Title: Marker imputation in barley association studies

Author
item Jannink, Jean-Luc
item IWATA, HIROYOSHI - NARC, JAPAN
item BHAT, PRASANNA - UNIV. OF CA, RIVERSIDE
item Chao, Shiaoman
item WENZL, PETER - TRITICARTE, P/L
item MUEHLBAUER, GARY - UNIV. OF MN, ST. PAUL

Submitted to: The Plant Genome
Publication Type: Peer Reviewed Journal
Publication Acceptance Date: 2/13/2009
Publication Date: 3/1/2009
Citation: Jannink, J., Iwata, H., Bhat, P.R., Chao, S., Wenzl, P., Muehlbauer, G.J. 2009. Marker imputation in barley association studies. The Plant Genome. 2:11-22.

Interpretive Summary: Association mapping requires higher marker density than linkage mapping, potentially leading to more missing marker data and to higher genotyping costs.
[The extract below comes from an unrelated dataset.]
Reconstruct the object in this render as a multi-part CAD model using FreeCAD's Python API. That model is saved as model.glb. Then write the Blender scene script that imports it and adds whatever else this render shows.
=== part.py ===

In human genetics, statistical methods have been developed to alleviate these problems by inferring (imputing) missing marker scores and the scores of markers that were typed in a permanent reference panel but not in ongoing experimental data. This manuscript presents evidence that these methods designed for human data also can be effective for barley association mapping studies. Our reference panel contained 98 lines, 2517 single nucleotide polymorphism (SNP) markers, and 716 Diversity Arrays Technology (DArT) markers. Averaged over markers, masked scores were correctly imputed 96.9% of the time. About 20% of the markers were chosen as tag markers for a reference panel. Despite this low number of tags, non-tag markers were accurately imputed in simulated experimental datasets. When the DArT markers were used as tags, the SNP markers were also accurately imputed, suggesting that the imputation method can be used to convert association information from one marker system (e.g., DArT) to that of another marker system (e.g., SNP). We believe marker imputation methods will have an important future in association studies in reducing genotyping burdens, as a component of marker tagging methods, and in reducing analysis problems due to missing marker data.
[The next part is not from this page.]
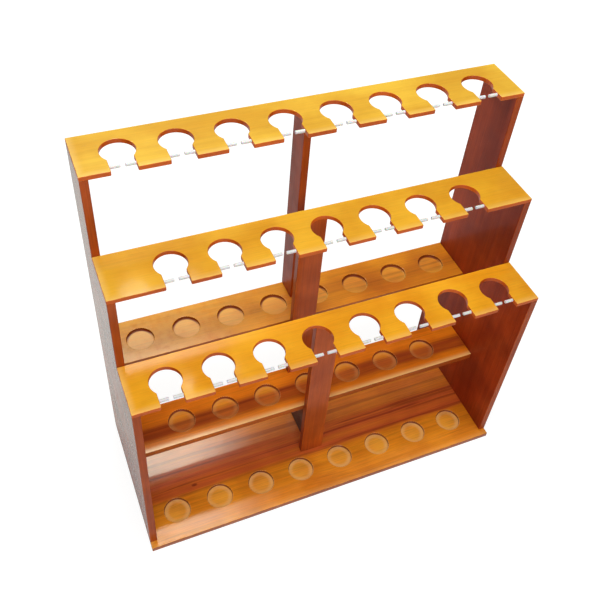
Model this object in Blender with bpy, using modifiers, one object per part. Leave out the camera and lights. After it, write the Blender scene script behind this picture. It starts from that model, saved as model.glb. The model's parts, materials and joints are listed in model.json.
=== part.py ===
"""A three-tier wooden stand for long sticks.

Twelve boards make the stand: a base, two stepped side panels, two shelves, three thin rails with
keyhole slots, three centre posts and a support under the middle shelf. A stick is pushed through a
slot's mouth into its round hole and rests in the recess below. A pair of short soft tubes, one on each
wall of the mouth, holds it there, and each tube swings about an upright axis at its own wall.

Units are metres. +X is right, the front faces -Y and +Z is up. The origin is on the floor, under the
middle of the stand's outer box. Depths are measured back from the front edge of the side panels.
"""
from math import acos, cos, pi, radians, sin

import bmesh
import bpy

# Boards
WIDTH = 0.660
BOARD = 0.012                            # panels, shelves, posts and support
BASE_THICKNESS = 0.010
RAIL_THICKNESS = 0.007
BASE_LIP = 0.012                         # how far the base reaches in front of the panels
GAP = 0.0003                             # between pieces that touch

# The three tiers, front to back
TIERS = ("front", "mid", "top")
TIER_DEPTH = 0.086
RAIL_TOPS = (0.385, 0.523, 0.660)
FLOOR_TOPS = (BASE_THICKNESS, 0.1445, 0.279)
SLOT_COUNTS = (8, 7, 8)
SLOT_PITCH = 0.0776
DEPTH = TIER_DEPTH * len(TIERS)

# Keyhole slots and the recesses under them
HOLE_RADIUS = 0.0237
HOLE_SETBACK = 0.0415                    # hole centre, back from its tier's front edge
MOUTH_WIDTH = 0.0345
MOUTH_CORNER = 0.0015                    # rounding where the mouth meets the front edge
RECESS_RADIUS = 0.0224
RECESS_DEPTH = 0.0045
HOLE_SEGMENTS = 36
CORNER_SEGMENTS = 3

# Centre posts and the support
POST_WIDTH = 0.042
POST_SETBACK = 0.073                     # front face of a front or mid post, in its tier
POST_SHIFT = -0.0045                     # the front and mid posts stand left of the middle
TOP_POST_DEPTH = 0.040

# Retainer tubes
TUBE_RADIUS = 0.0025
TUBE_REACH = 0.014                       # from the mouth's wall to the tube's tip
TUBE_SETBACK = 0.013                     # tube axis, back from the rail's front edge
TUBE_TIP_ROUND = 0.0005
TUBE_SEGMENTS = 10
TUBE_ROOT_RINGS = 3

WELD = 0.00001
OVERSHOOT = 0.002                        # how far a cutter runs past the face it opens
FRONT_Y = -(DEPTH - BASE_LIP) / 2        # front edge of the side panels

# Base colour (linear RGB) and roughness of each kind of piece
RAIL_FINISH = ((0.80, 0.36, 0.045), 0.28)
SHELF_FINISH = ((0.62, 0.21, 0.030), 0.30)
UPRIGHT_FINISH = ((0.30, 0.060, 0.018), 0.32)
TUBE_FINISH = ((0.86, 0.83, 0.78), 0.40)


def clear_scene():
    for thing in list(bpy.data.objects):
        bpy.data.objects.remove(thing, do_unlink=True)


def make_collection(name):
    collection = bpy.data.collections.new(name)
    bpy.context.scene.collection.children.link(collection)
    return collection


def make_material(name, finish):
    colour, roughness = finish
    material = bpy.data.materials.new(name)
    material.use_nodes = True
    shader = material.node_tree.nodes["Principled BSDF"]
    shader.inputs["Base Color"].default_value = (*colour, 1.0)
    shader.inputs["Roughness"].default_value = roughness
    shader.inputs["Metallic"].default_value = 0.0
    return material


def add_object(name, mesh, collection):
    thing = bpy.data.objects.new(name, mesh)
    collection.objects.link(thing)
    return thing


def paint(thing, finish):
    """Gives an object its own material. The slot is on the object, so a shared mesh is no obstacle."""
    if not thing.data.materials:
        thing.data.materials.append(None)
    thing.material_slots[0].link = 'OBJECT'
    thing.material_slots[0].material = make_material(thing.name, finish)


def make_cutter(thing):
    thing.hide_render = True
    thing.display_type = 'WIRE'
    return thing


def cut(target, cutter):
    difference = target.modifiers.new(cutter.name, 'BOOLEAN')
    difference.operation = 'DIFFERENCE'
    difference.solver = 'EXACT'
    difference.object = cutter


def depth_to_y(depth):
    return FRONT_Y + depth


def rail_bottom(tier):
    return RAIL_TOPS[tier] - RAIL_THICKNESS


def floor_of(tier):
    """Height of the surface that a tier's sticks and post stand on."""
    return FLOOR_TOPS[tier]


def slot_centres(tier):
    """X of each slot in a tier, spread evenly about the middle."""
    count = SLOT_COUNTS[tier]
    return [(index - (count - 1) / 2) * SLOT_PITCH for index in range(count)]


def hole_y(tier):
    return depth_to_y(tier * TIER_DEPTH + HOLE_SETBACK)


def arc(centre_x, centre_y, radius, start, end, segments):
    """Points along an arc, both ends included. Angles are in radians."""
    step = (end - start) / segments
    angles = [start + index * step for index in range(segments + 1)]
    return [(centre_x + radius * cos(a), centre_y + radius * sin(a)) for a in angles]


def box(name, x_range, y_range, z_range, collection):
    """A plain board between the given planes, with its origin at its centre."""
    ranges = (x_range, y_range, z_range)
    size = [high - low for low, high in ranges]
    shape = bmesh.new()
    bmesh.ops.create_cube(shape, size=1.0)
    bmesh.ops.scale(shape, vec=size, verts=shape.verts)
    mesh = bpy.data.meshes.new(name)
    shape.to_mesh(mesh)
    shape.free()
    board = add_object(name, mesh, collection)
    board.location = [(low + high) / 2 for low, high in ranges]
    return board


def plate(name, outlines, thickness, location, rotation, collection):
    """A flat piece from closed outlines, with its origin in the middle of its thickness."""
    curve = bpy.data.curves.new(name + "_outline", 'CURVE')
    curve.dimensions = '2D'
    curve.fill_mode = 'BOTH'
    curve.extrude = thickness / 2
    for outline in outlines:
        spline = curve.splines.new('POLY')
        spline.points.add(len(outline) - 1)
        for point, (x, y) in zip(spline.points, outline):
            point.co = (x, y, 0.0, 1.0)
        spline.use_cyclic_u = True
    flat = add_object(name + "_outline", curve, collection)
    flat.location = location
    flat.rotation_euler = rotation
    bpy.context.view_layer.update()
    evaluated = flat.evaluated_get(bpy.context.evaluated_depsgraph_get())
    mesh = bpy.data.meshes.new_from_object(evaluated)
    shape = bmesh.new()
    shape.from_mesh(mesh)
    bmesh.ops.remove_doubles(shape, verts=shape.verts, dist=WELD)
    shape.to_mesh(mesh)
    shape.free()
    mesh.name = name
    body = add_object(name, mesh, collection)
    body.matrix_world = flat.matrix_world
    bpy.data.objects.remove(flat, do_unlink=True)
    return body


def keyhole(centre_x, centre_y, front_y):
    """A round hole whose mouth runs out past the front edge, with the mouth's two corners rounded."""
    half = MOUTH_WIDTH / 2
    neck = acos(half / HOLE_RADIUS)
    hole = arc(centre_x, centre_y, HOLE_RADIUS, -neck, pi + neck, HOLE_SEGMENTS)
    left = arc(centre_x - half - MOUTH_CORNER, front_y + MOUTH_CORNER, MOUTH_CORNER,
               0.0, -pi / 2, CORNER_SEGMENTS)
    right = arc(centre_x + half + MOUTH_CORNER, front_y + MOUTH_CORNER, MOUTH_CORNER,
                -pi / 2, -pi, CORNER_SEGMENTS)
    outside = [(left[-1][0], front_y - OVERSHOOT), (right[0][0], front_y - OVERSHOOT)]
    return hole + left + outside + right


def add_rail(tier, parts, cutters):
    name = TIERS[tier] + "_rail"
    front = depth_to_y(tier * TIER_DEPTH)
    last = tier == len(TIERS) - 1
    back = front + TIER_DEPTH - (0.0 if last else GAP)
    bottom, top = rail_bottom(tier), RAIL_TOPS[tier]
    rail = box(name, (-WIDTH / 2, WIDTH / 2), (front, back), (bottom, top), parts)
    holes = [keyhole(x, hole_y(tier), front) for x in slot_centres(tier)]
    middle = (0.0, 0.0, (bottom + top) / 2)
    slots = plate(name + "_slots", holes, RAIL_THICKNESS + 2 * OVERSHOOT, middle, (0, 0, 0), cutters)
    cut(rail, make_cutter(slots))
    paint(rail, RAIL_FINISH)


def add_recesses(board, tier, cutters):
    """Cuts the shallow round recesses that a tier's sticks stand in."""
    height = RECESS_DEPTH + OVERSHOOT
    shape = bmesh.new()
    for x in slot_centres(tier):
        made = bmesh.ops.create_cone(shape, cap_ends=True, segments=HOLE_SEGMENTS, depth=height,
                                     radius1=RECESS_RADIUS, radius2=RECESS_RADIUS)
        bmesh.ops.translate(shape, vec=(x, 0.0, 0.0), verts=made["verts"])
    mesh = bpy.data.meshes.new(board.name + "_recesses")
    shape.to_mesh(mesh)
    shape.free()
    recesses = add_object(mesh.name, mesh, cutters)
    recesses.location = (0.0, hole_y(tier), floor_of(tier) - RECESS_DEPTH + height / 2)
    cut(board, make_cutter(recesses))


def add_base(parts, cutters):
    y_range = (depth_to_y(-BASE_LIP), depth_to_y(DEPTH))
    base = box("base", (-WIDTH / 2, WIDTH / 2), y_range, (0.0, BASE_THICKNESS), parts)
    add_recesses(base, 0, cutters)
    paint(base, SHELF_FINISH)


def add_shelf(name, tier, parts, cutters):
    """A shelf between the panels. Its front edge meets the post of the tier in front."""
    end = WIDTH / 2 - BOARD - GAP
    front = depth_to_y((tier - 1) * TIER_DEPTH + POST_SETBACK + BOARD + GAP)
    back = depth_to_y((tier + 1) * TIER_DEPTH)
    top = floor_of(tier)
    shelf = box(name, (-end, end), (front, back), (top - BOARD, top), parts)
    add_recesses(shelf, tier, cutters)
    paint(shelf, SHELF_FINISH)


def add_side_panel(name, side, parts):
    """A stepped panel. Each step carries the end of one rail."""
    foot = BASE_THICKNESS + GAP
    outline = [(0.0, foot)]
    for tier in range(len(TIERS)):
        step_top = rail_bottom(tier) - GAP
        outline += [(tier * TIER_DEPTH, step_top), ((tier + 1) * TIER_DEPTH, step_top)]
    outline.append((DEPTH, foot))
    place = (side * (WIDTH - BOARD) / 2, FRONT_Y, 0.0)
    panel = plate(name, [outline], BOARD, place, (pi / 2, 0.0, pi / 2), parts)
    paint(panel, UPRIGHT_FINISH)


def add_posts(parts):
    """The front and mid posts face the front. The top post is turned edge-on, between two holes."""
    for tier in (0, 1):
        front = depth_to_y(tier * TIER_DEPTH + POST_SETBACK)
        x_range = (POST_SHIFT - POST_WIDTH / 2, POST_SHIFT + POST_WIDTH / 2)
        z_range = (floor_of(tier) + GAP, rail_bottom(tier) - GAP)
        post = box(TIERS[tier] + "_post", x_range, (front, front + BOARD), z_range, parts)
        paint(post, UPRIGHT_FINISH)
    back = depth_to_y(DEPTH)
    z_range = (floor_of(2) + GAP, rail_bottom(2) - GAP)
    post = box("top_post", (-BOARD / 2, BOARD / 2), (back - TOP_POST_DEPTH, back), z_range, parts)
    paint(post, UPRIGHT_FINISH)


def add_shelf_support(parts):
    """A board on edge that carries the middle shelf, directly behind the front post."""
    x_range = (POST_SHIFT - BOARD / 2, POST_SHIFT + BOARD / 2)
    y_range = (depth_to_y(POST_SETBACK + BOARD + GAP), depth_to_y(2 * TIER_DEPTH))
    z_range = (BASE_THICKNESS + GAP, floor_of(1) - BOARD - GAP)
    support = box("mid_shelf_support", x_range, y_range, z_range, parts)
    paint(support, UPRIGHT_FINISH)


def tube_mesh(collection):
    """One retainer tube along +Z, turned about its axis, with its ball root centred on the origin."""
    tip = TUBE_REACH - TUBE_RADIUS - GAP
    profile = [(0.0, tip), (TUBE_RADIUS - TUBE_TIP_ROUND, tip), (TUBE_RADIUS, tip - TUBE_TIP_ROUND)]
    profile += arc(0.0, 0.0, TUBE_RADIUS, 0.0, -pi / 2, TUBE_ROOT_RINGS)
    mesh = bpy.data.meshes.new("tube_profile")
    edges = [(index, index + 1) for index in range(len(profile) - 1)]
    mesh.from_pydata([(x, 0.0, z) for x, z in profile], edges, [])
    turned = add_object("tube_profile", mesh, collection)
    screw = turned.modifiers.new("turn", 'SCREW')
    screw.axis = 'Z'
    screw.steps = TUBE_SEGMENTS
    screw.render_steps = TUBE_SEGMENTS
    screw.use_merge_vertices = True
    screw.merge_threshold = WELD
    bpy.context.view_layer.update()
    evaluated = turned.evaluated_get(bpy.context.evaluated_depsgraph_get())
    tube = bpy.data.meshes.new_from_object(evaluated)
    tube.name = "retainer_tube"
    bpy.data.objects.remove(turned, do_unlink=True)
    tube.shade_smooth()
    tube.set_sharp_from_angle(angle=radians(40))
    return tube


def add_tubes(parts):
    """A pair of tubes across each mouth. Each object's origin is on its swing axis."""
    mesh = tube_mesh(parts)
    pivot_offset = MOUTH_WIDTH / 2 - TUBE_RADIUS - GAP
    for tier, tier_name in enumerate(TIERS):
        y = depth_to_y(tier * TIER_DEPTH + TUBE_SETBACK)
        z = rail_bottom(tier) + RAIL_THICKNESS / 2
        for number, x in enumerate(slot_centres(tier), start=1):
            for side, direction in (("left", -1), ("right", 1)):
                tube = add_object(f"{tier_name}_tube_{number}_{side}", mesh, parts)
                tube.location = (x + direction * pivot_offset, y, z)
                tube.rotation_euler = (0.0, -direction * pi / 2, 0.0)
                paint(tube, TUBE_FINISH)


def build():
    clear_scene()
    parts = make_collection("stick_stand")
    cutters = make_collection("cutters")
    add_base(parts, cutters)
    add_side_panel("side_panel_left", -1, parts)
    add_side_panel("side_panel_right", 1, parts)
    add_shelf("mid_shelf", 1, parts, cutters)
    add_shelf("upper_shelf", 2, parts, cutters)
    for tier in range(len(TIERS)):
        add_rail(tier, parts, cutters)
    add_posts(parts)
    add_shelf_support(parts)
    add_tubes(parts)


build()
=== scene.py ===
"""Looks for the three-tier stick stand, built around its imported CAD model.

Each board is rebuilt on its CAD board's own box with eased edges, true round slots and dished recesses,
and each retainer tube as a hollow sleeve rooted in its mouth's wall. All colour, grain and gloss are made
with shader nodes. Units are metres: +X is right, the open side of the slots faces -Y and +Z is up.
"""
import json
from math import acos, cos, hypot, pi, radians, sin

import bmesh
import bpy
from mathutils import Matrix, Quaternion, Vector


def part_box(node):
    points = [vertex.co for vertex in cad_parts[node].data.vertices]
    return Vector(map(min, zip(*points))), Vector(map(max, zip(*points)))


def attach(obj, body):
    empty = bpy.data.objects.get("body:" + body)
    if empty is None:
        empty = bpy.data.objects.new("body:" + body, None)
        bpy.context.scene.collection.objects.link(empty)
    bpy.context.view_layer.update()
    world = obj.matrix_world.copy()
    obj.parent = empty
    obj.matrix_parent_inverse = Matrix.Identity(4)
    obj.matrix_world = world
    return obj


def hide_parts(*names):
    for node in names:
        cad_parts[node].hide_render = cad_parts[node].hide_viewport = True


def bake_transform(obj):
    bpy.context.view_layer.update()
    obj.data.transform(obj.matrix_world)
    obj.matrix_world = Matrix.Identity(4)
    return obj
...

Technical Abstract: Association mapping requires higher marker density than linkage mapping, potentially leading to more missing marker data and to higher genotyping costs. In human genetics, methods exist to impute missing marker data and whole markers that were typed in a reference panel but not in the experimental dataset. Our objectives were to determine if an imputation method developed for human data (fastPHASE) could effectively impute missing data and completely missing markers in a barley association mapping reference panel. The reference panel contained 98 lines, 2517 single nucleotide polymorphism (SNP) markers, and 716 Diversity Arrays Technology (DArT) markers. Averaged over markers, fastPHASE imputed masked scores correctly 96.9% of the time. Out of all markers, 610 and 273, respectively, were chosen as tag markers in two- and six-row barley subpopulations. Despite this low number of tags, fastPHASE imputation accuracy was such that for about 80% of non-tag markers, the prediction r2 between imputed and true marker scores was 0.8 or higher. When the DArT markers were used as tags, the SNP markers were imputed with similarly high prediction r2, suggesting that the imputation method can be used to convert association information from one marker system (e.g., DArT) to that of another marker system (e.g., SNP). We believe marker imputation methods will have an important future in association studies in reducing genotyping burdens, as a component of marker tagging methods, and in reducing analysis problems due to missing marker data.